Optimality cut < 0.08 > 0.95 > 0.95 < 0.08

I have a set of measurable variables for each of the four latent variables and am trying to improve the overall model following a trial-and-error method.

  1. Could you give me some guidance on how to proceed in order to respecify the 2nd step model?

  2. Will the 2nd step model improve if the individual 1st step models improve?

  3. Could I perform any sort of statistical tests / analyses on all the available measurable variables in order to set the 1st step individual models determining an acceptable fit of the 2nd step model?

Thanks

(Note: this thread follows a post I submitted to this fórum - General SEM Discussions - on 04/25/2015)

[img_assist|nid=4093|title=2-step SEM Model|desc=|link=none|align=left|width=90|height=100]

AdminRobK's picture
Offline
Joined: 01/24/2014 - 12:15
Is there a reason why you're

Is there a reason why you're not doing this in a single step, as in my diagram attached to this post?

Edit: And do I understand correctly that your first step consists of fitting four separate, single-factor models, each to a different set of observable variables?

tbates's picture
Offline
Joined: 07/31/2009 - 14:25
plus1 for Rob's suggestion

Rob's model presents all the data in one model, allowing the model to see, for instance, if the factors should be collapsed, or if items covary across factors plus much more: Far to be preferred!

jmatosv's picture
Offline
Joined: 04/25/2015 - 12:09
With regard to the first

With regard to the first question of why a 2-step model, my assumption was that by following the 1-step model option a good fit of the overall model could hide or compensate a poor fit of any of the underneath measurable models. Besides, I thought that the partition of the overall SEM model into a number of measurable models would facilitate the selection of the best observable variables to achieve a good fit.

Thus, in response to the second question, yes, the 1st step would consist on fitting four separate single-factor models each to a different set of observable variables.

Next an estimation of the values of the single factors (Governance, Wealth, Conflict and Mutuality) would be done, for instance using de lavPredict function. The 2nd step would consist on fitting the single factor model of Disentropy where the “measurable” variables would be the latent variables of the 1st step model for which we would have calculated values observation-by-observation. Obviously the two steps are related as the 2nd step is fed by the output of the 1st step. In the end, for my research I will need the “calculated values” of the 5 latent variables (G, W, C, M and D).

I attach a database including the values of 29 observable variables used in the model sorted by their correspondence to each of the four factors according to theoretical criteria. My aim is to select and fit the right observable variables to the four factors in order to achieve an acceptable goodness-of-fit of the overall model.

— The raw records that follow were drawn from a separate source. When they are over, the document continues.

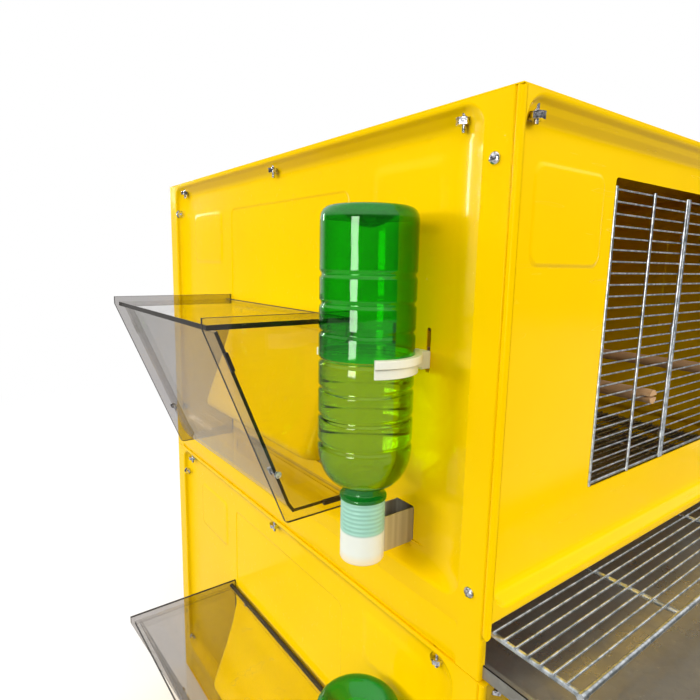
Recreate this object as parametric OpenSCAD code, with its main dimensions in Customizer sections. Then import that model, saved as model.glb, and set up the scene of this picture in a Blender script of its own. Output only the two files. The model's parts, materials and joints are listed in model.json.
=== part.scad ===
// Canary breeding cage: two stacked tiers of pressed and painted sheet steel, each with a wire front,
// a wire floor over a galvanised tray, an outside seed hopper and an outside bottle drinker.
// +X runs to the right along the front, -Y is the front, +Z is up.
// The origin is the middle of the bottom sheet's underside.

/* [Cage] */
// Width of a tier along the front
cage_w = 600; // [540:1:700]
// Depth of a tier from front to back
cage_d = 580; // [560:1:700]
// Height from one tier's underside to the next
tier_h = 370; // [366:1:390]
// Thickness of the painted sheet
sheet_t = 1; // [0.8:0.1:1.2]
// Depth of the pressed field below the rims
press_depth = 10; // [8.5:0.5:12]
// Height of the rim over the pressed field
top_rim_h = 9; // [8:0.5:12]
// Height of the plain band under an end panel's field
end_band_h = 47; // [44:1:52]
// Width of an end panel's front rim
end_front_rim_w = 26; // [25:0.5:30]
// Width of an end panel's back rim
end_back_rim_w = 24; // [22:0.5:28]
// Width of the rounded bead down the front corners
corner_bead_w = 4.5; // [4:0.5:5]
// Height of the open slot under the front panel
front_slot_h = 42; // [40:1:46]
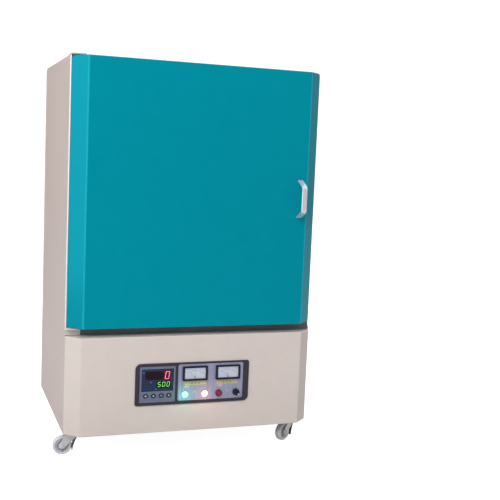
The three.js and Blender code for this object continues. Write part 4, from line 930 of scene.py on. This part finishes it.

I will be grateful if you could give me your view about which way you think would be better to go: 1-step analysis versus 2-steps analysis, and some guidelines on how to proceed (apologies if the question is too broad or vague).

Thanks

AdminRobK's picture
Offline
Joined: 01/24/2014 - 12:15
Go with 1-step analysis

I definitely recommend avoiding factor-score predictions as much as you can. You were on the right track in your previous post, where you described a model that included all the observable variables and all four latent variables. You could extend that model by adding Disentropy as an additional latent variable, underlying Wealth, Governance, Mutuality, and Conflict. If you need predictions on the five latent variables for additional analysis, they're relatively easy to get out of such a fitted model.

The problem there, of course, was that the model from your previous post did not fit the data very well. That could possibly be because some of the observable variables load substantially onto more than one factor, or because four factors are not enough, or because there's something else going on (bifactor structure?). Have you tried exploratory factor analysis? EFA might be an answer to your question #3 in your OP. I strongly suspect that some of the observable variables have substantial loadings on more than one factor. That would help explain why the fit indices are much better for each first-step single-factor analysis than they were for the model in your prior post.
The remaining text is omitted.